## Exercise goal
Would you pull out every line of the material that contains the string "scene"?

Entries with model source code
::::::::::

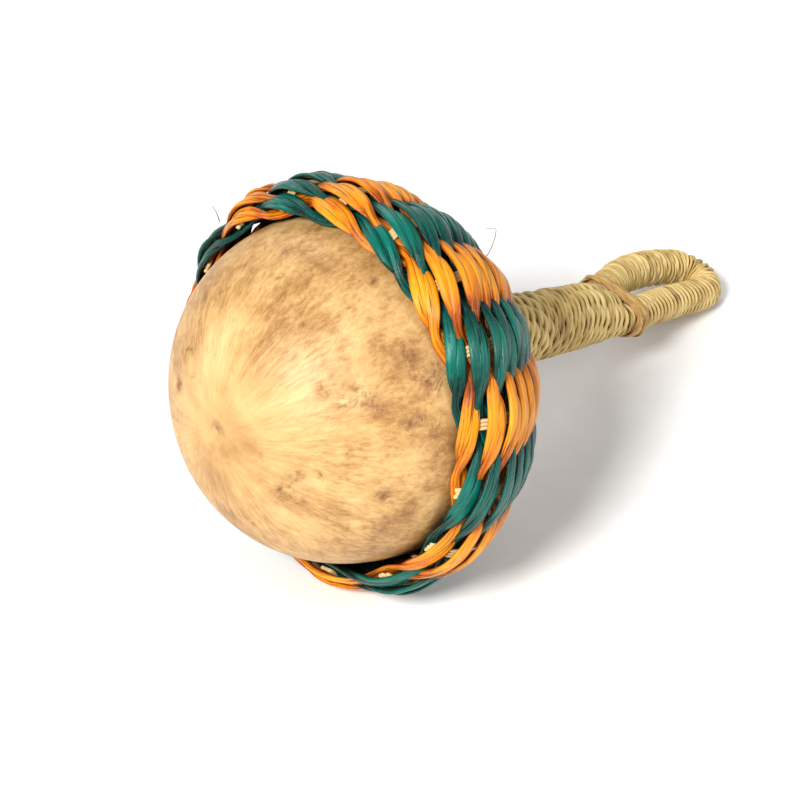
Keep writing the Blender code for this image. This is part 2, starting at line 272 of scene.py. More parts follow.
def gourd_finish():
    """Dried gourd skin: cream with streaks that run out from the pole, freckles and brown scabs."""
    look = Finish("gourd_skin")
    place = look.node("ShaderNodeTexCoord").outputs["Object"]
    turned = HEAD.to_euler()
    inputs = {"Vector": place, "Location": GOURD_MIDDLE, "Rotation": turned}
    local = look.node("ShaderNodeMapping", inputs, vector_type="TEXTURE").outputs["Vector"]
    split = look.node("ShaderNodeSeparateXYZ", {"Vector": local})
    flat = look.node("ShaderNodeCombineXYZ", {"X": split.outputs["X"], "Y": split.outputs["Y"]}).outputs[0]
    ray = look.node("ShaderNodeVectorMath", {0: flat}, operation="NORMALIZE").outputs[0]
    parts = look.node("ShaderNodeSeparateXYZ", {"Vector": ray})
    depth = look.maths("MULTIPLY", split.outputs["Z"], 14.0)
    streak_space = look.node("ShaderNodeCombineXYZ", {"X": parts.outputs["X"], "Y": parts.outputs["Y"],
                                                       "Z": depth}).outputs[0]

    patches = look.noise(local, 34.0, 6.0, 0.62, 0.4)
    streaks = look.noise(streak_space, 5.0, 8.0, 0.68, 0.3)
    fine = look.noise(streak_space, 27.0, 8.0, 0.75, 0.4)
    reach = look.node("ShaderNodeVectorMath", {0: flat}, operation="LENGTH").outputs["Value"]
    drawn = look.span(reach, 5.0 * MM, 26.0 * MM)
    base = look.maths("MULTIPLY", look.maths("SUBTRACT", streaks, 0.5), look.maths("MULTIPLY", drawn, 0.62))
    base = look.maths("ADD", base, patches)
    fleck = look.maths("MULTIPLY", look.maths("SUBTRACT", fine, 0.5), look.maths("MULTIPLY", drawn, 0.85))
    base = look.maths("ADD", base, fleck)
    colour = look.ramp(base, [(0.18, (0.20, 0.085, 0.024)), (0.36, (0.37, 0.190, 0.060)),
                              (0.53, (0.56, 0.335, 0.125)), (0.76, (0.70, 0.480, 0.215))])

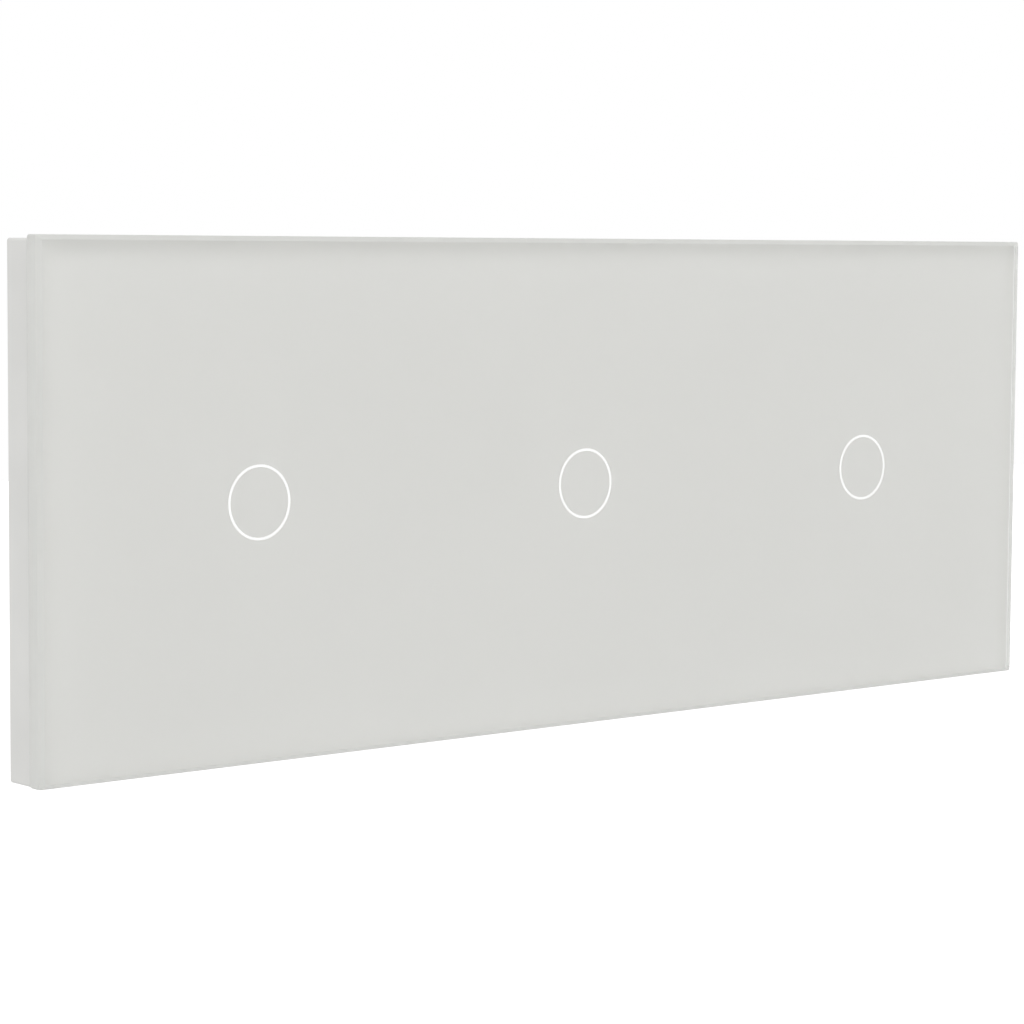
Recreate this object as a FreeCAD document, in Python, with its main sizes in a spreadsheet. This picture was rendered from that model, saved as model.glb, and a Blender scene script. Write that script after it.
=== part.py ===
import FreeCAD, Part
import os
import Sketcher
from types import SimpleNamespace

# Touch light switch for three wall boxes in a row, in millimetres.
# X runs along the panel, Z is up and -Y points out of the wall. The wall is at Y = 0, and the origin is the
# middle module's centre on it. "Forward" below is a distance from the wall towards the room, along -Y, and
# "deep" is one into the wall box, along +Y.

SIZES = {
    # The three wall boxes
    "module_pitch": 71.0,
    "box_screw_spacing": 60.0,
    # Glass panel
    "end_margin": 43.0,
    "panel_height": 86.0,
    "glass_thickness": 3.2,
    "glass_bevel": 0.8,
    "glass_corner": 0.4,
    "glass_rise": 0.25,
    # Paint on the back of the glass
    "print_thickness": 0.1,
    "print_margin": 0.3,
    "ring_radius": 6.0,
    "ring_line": 0.5,
    # Adhesive tape
    "tape_thickness": 0.2,
    "tape_margin": 0.8,
    # Moulded frame
    "frame_inset": 0.3,
    "frame_depth": 6.0,
    "frame_wall": 2.0,
    "frame_web": 1.5,
    "frame_corner": 0.5,
    "window_side": 57.0,
    "window_corner": 3.0,
    "collar_wall": 1.2,
    "rib_thickness": 1.6,
    "notch_width": 10.0,
    "notch_depth": 1.6,
    # Snap arms of the frame
    "snap_width": 7.0,
    "snap_thickness": 1.2,
    "snap_bead": 0.4,
    "snap_clearance": 0.1,
    # Mounting plate
    "plate_side": 70.6,
    "plate_thickness": 1.2,
    "plate_corner": 2.0,
    "plate_window_inset": 4.0,
    "plate_window_cut": 9.0,
    "box_slot_width": 4.2,
    "box_slot_length": 8.0,
    "flange_width": 16.0,
    "flange_rise": 3.0,
    "catch_width": 9.0,
    "catch_height": 1.3,
    # Sensor cover
    "cover_side": 54.0,
    "cover_wall": 1.3,
    "cover_corner": 3.0,
    "cover_edge": 0.8,
    "clip_width": 4.0,
    "clip_place": 8.0,
    "clip_hook": 0.5,
    "post_side": 2.4,
    "post_place": 12.5,
    "post_height": 0.8,
    # Touch board and what it carries
    "touch_board_side": 39.0,
    "touch_board_cut": 9.0,
    "touch_board_thickness": 1.2,
    "chip_width": 5.0,
    "chip_height": 6.0,
    "chip_thickness": 1.0,
    "led_width": 1.6,
    "led_depth": 1.0,
    "led_height": 0.6,
    "guide_wall": 1.8,
    "guide_proud": 0.2,
    "electrode_width": 5.0,
    "electrode_wall": 0.3,
    "connector_length": 12.7,
    "connector_width": 2.5,
    "connector_place": 14.0,
    # Base housing
    "housing_side": 48.0,
    "housing_cut": 9.0,
    "housing_depth": 25.0,
    "housing_wall": 1.6,
    "housing_floor": 1.6,
    "housing_draft": 1.0,
    "housing_edge": 1.5,
    "boss_inset": 6.5,
    "boss_side": 4.8,
    "boss_depth": 12.0,
    "rest_width": 2.0,
    "rest_length": 1.6,
    # Power board and its capacitors
    "power_board_set": 5.0,
    "power_board_thickness": 1.6,
    "film_width": 7.0,
    "film_length": 13.0,
    "film_height": 12.0,
    "film_edge": 1.0,
    "film_across": 3.5,
    "film_up": 4.0,
    "can_radius": 4.0,
    "can_height": 11.0,
    "can_inset": 7.3,
    "can_up": -3.0,
    # Housing screws
    "screw_head_radius": 2.3,
    "screw_head_height": 1.0,
    "screw_shank_radius": 1.1,
    "screw_length": 8.0,
    # Terminals
    "terminal_pitch": 8.0,
    "terminal_up": -15.0,
    "terminal_wall": 1.2,
    "clamp_height": 8.0,
    "clamp_depth": 7.0,
    "clamp_below": 4.8,
    "wire_radius": 1.9,
    "clamp_wall": 1.2,
    "clamp_floor": 2.8,
    "clamp_screw_radius": 1.25,
    "clamp_screw_length": 4.0,
    "driver_width": 3.8,
    # Relay
    "relay_width": 10.4,
    "relay_length": 20.0,
    "relay_height": 14.0,
    "relay_foot": 1.5,
    "relay_shell": 0.7,
    "relay_across": -10.0,
    "relay_up": 1.0,
    "coil_rise": 4.6,
    "coil_flange_side": 7.8,
    "coil_radius": 3.4,
    "coil_room": 10.5,
    "coil_flange": 0.8,
    "pole_side": 4.0,
    "pole_thickness": 0.5,
    "iron_thickness": 1.2,
    "iron_width": 7.0,
    "armature_gap": 0.65,
    "armature_play": 0.05,
    "contact_side": 2.0,
    "contact_height": 0.5,
    "contact_gap": 0.45,
    "contact_reach": 4.1,
    # Clearances
    "loose_gap": 0.3,
    "snug_gap": 0.1,
    "running_gap": 0.05,
}

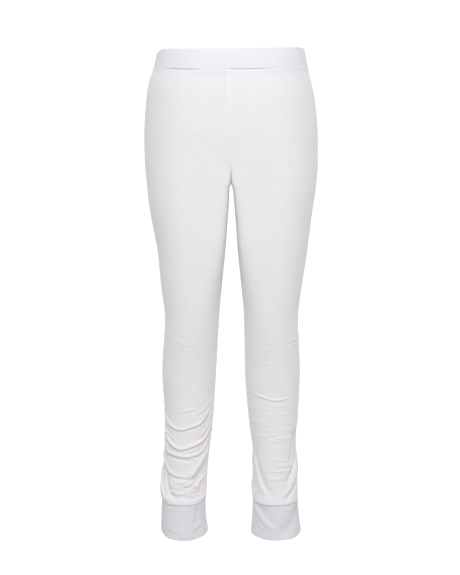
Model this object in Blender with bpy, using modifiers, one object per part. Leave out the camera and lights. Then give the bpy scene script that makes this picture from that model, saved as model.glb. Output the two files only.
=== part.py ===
# Pyjama pants, filled out as worn: an elastic waistband, two jersey legs that meet at the centre and
# inner leg seams, and two ankle cuffs. Metres, +Z up. The front faces -Y and the left leg is at +X.
# The origin is the middle of the waistband ring.

from collections import namedtuple
from math import cos, exp, hypot, pi, sin, sqrt

import bmesh
import bpy

# Cloth, and the clearance between pieces that are sewn together
LEG_CLOTH = 0.0012
CUFF_CLOTH = 0.0020
BAND_CLOTH = 0.0024
BAND_PROUD = 0.0011
SEAM_GAP = 0.0003
RING_GAP = 0.0006

# Heights, taken at the sides of the body
BAND_TOP = 0.0185
BAND_FOOT = -0.0185
CROTCH = -0.254
CUFF_SEAM = -0.8915
CUFF_HEM = -0.954

# The fork: how far above the crotch the front and back seams come out of it, and how softly the legs
# part
FRONT_FORK = 0.070
BACK_FORK = 0.110
FORK_SOFTNESS = 0.6

# The thighs fill their inner corners out towards each other, most just under the crotch
THIGH_FULLNESS = 0.22
FULLNESS_START = -0.200
FULLEST_TOP = -0.270
FULLEST_FOOT = -0.300
FULLNESS_END = -0.520

# How the waist hangs: higher at the left hip, its lower edge sagging a little at the front
WAIST_TILT = 0.012
WAIST_SAG = 0.0035
WAIST_REACH = 0.080

# Outer quarters of a section are superellipses, a little squarer than an ellipse
SQUARENESS = 2.15

# Faces round a leg, with a narrow one along each seam edge, and its rows by height
LEG_COLUMNS = 24
EDGE_TURN = 0.012
HIP_ROWS = (-0.034, -0.052, -0.074, -0.098, -0.122, -0.144)
FORK_ROWS = 8
THIGH_ROWS = (-0.260, -0.272, -0.290, -0.325, -0.365, -0.405, -0.445, -0.485, -0.520)
CALF_ROWS = (-0.548, -0.580, -0.615, -0.650, -0.680, -0.700)
FOLDS_TOP = -0.713
FOLD_ROWS = 33
BAND_COLUMNS = 48
BAND_ROWS = 3
CUFF_ROWS = 6

# Depth of the garment at each height: y of the front and back crests, how far out from the centre plane each
# crest lies (1 is the middle of the leg), and how far a level tips forward
Level = namedtuple("Level", "z front back front_crest back_crest lean")
LEVELS = [
    Level(0.0185, -0.098, 0.098, 0.30, 0.36, 0.0),
    Level(-0.0185, -0.101, 0.104, 0.32, 0.42, 0.0),
    Level(-0.080, -0.106, 0.119, 0.38, 0.62, 0.0),
    Level(-0.140, -0.106, 0.129, 0.52, 0.82, 0.0),
    Level(-0.180, -0.103, 0.127, 0.68, 0.92, 0.0),
    Level(-0.220, -0.099, 0.115, 0.88, 0.98, 0.0),
    Level(-0.260, -0.096, 0.098, 1.0, 1.0, 0.0),
    Level(-0.310, -0.093, 0.083, 1.0, 1.0, 0.0),
    Level(-0.380, -0.088, 0.074, 1.0, 1.0, 0.0),
    Level(-0.460, -0.079, 0.064, 1.0, 1.0, 0.0),
    Level(-0.545, -0.066, 0.057, 1.0, 1.0, 0.0),
    Level(-0.610, -0.052, 0.065, 1.0, 1.0, 0.01),
    Level(-0.680, -0.042, 0.071, 1.0, 1.0, 0.03),
    Level(-0.760, -0.035, 0.070, 1.0, 1.0, 0.05),
    Level(-0.8915, -0.028, 0.067, 1.0, 1.0, 0.08),
    Level(-0.954, -0.031, 0.071, 1.0, 1.0, 0.27),
]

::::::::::

## Response to the task
Keep writing the Blender code for this image. This is part 2, starting at line 272 of scene.py. More parts follow.
Recreate this object as a FreeCAD document, in Python, with its main sizes in a spreadsheet. This picture was rendered from that model, saved as model.glb, and a Blender scene script. Write that script after it.
Model this object in Blender with bpy, using modifiers, one object per part. Leave out the camera and lights. Then give the bpy scene script that makes this picture from that model, saved as model.glb. Output the two files only.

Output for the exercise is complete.